The Intake Record Is the Evidence That the Onboarding Process Worked
The K-1 distribution problems in the opening scenario were not caused by an event that occurred between the close and the K-1 deadline. They were caused by decisions made during the intake process that left the file without the information the administrator needed to complete its work. The TINs were not collected. The LLC organizational documents were not reviewed. The address inconsistency was not resolved. The unexplained wire was filed away without a documented resolution. Each of those omissions was small individually. Collectively they produced a meaningful post-closing remediation effort for a fund that was performing well in every other respect.
A complete investor intake process does not eliminate complexity. Real estate syndications attract investors through a variety of structures, from straightforward individual subscriptions to layered entity structures with foreign ownership components and complex funding arrangements, and each of those structures presents its own intake requirements. What a complete intake process does is ensure that the complexity is addressed during intake, when the sponsor can request additional information, escalate questions, and condition acceptance on receiving satisfactory answers, rather than after closing, when those options are no longer available.
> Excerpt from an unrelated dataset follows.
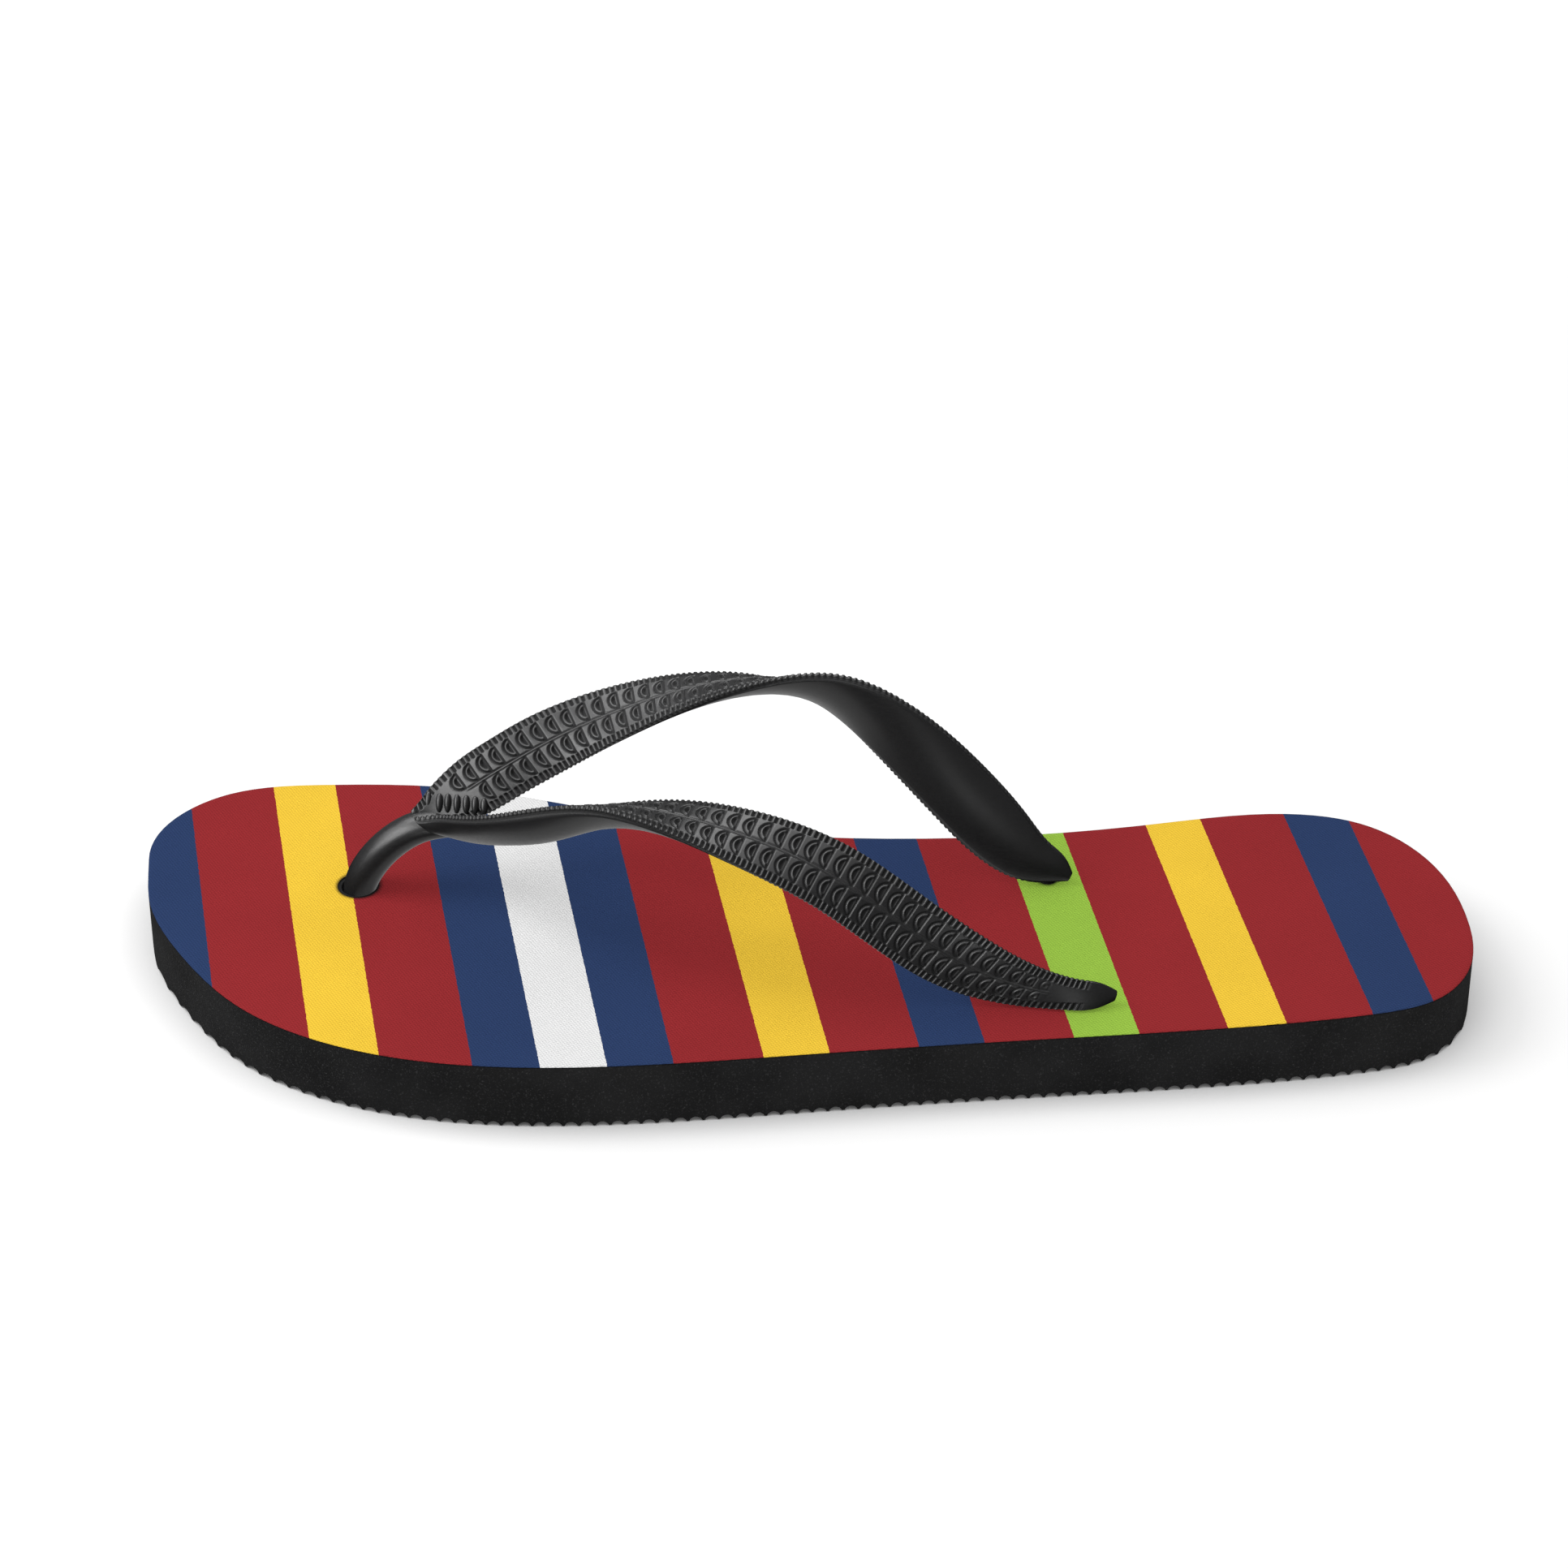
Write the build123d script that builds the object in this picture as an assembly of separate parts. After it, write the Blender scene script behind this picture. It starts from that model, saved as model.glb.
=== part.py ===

The intake record that emerges from that process is the evidence that the sponsor’s onboarding process worked: that the investor’s identity was verified, their eligibility was confirmed under the applicable exemption, their compliance profile was reviewed and documented, their tax information was collected accurately, their funding was matched to their identity, and the acceptance decision was made by someone with the authority and the information to make it defensibly.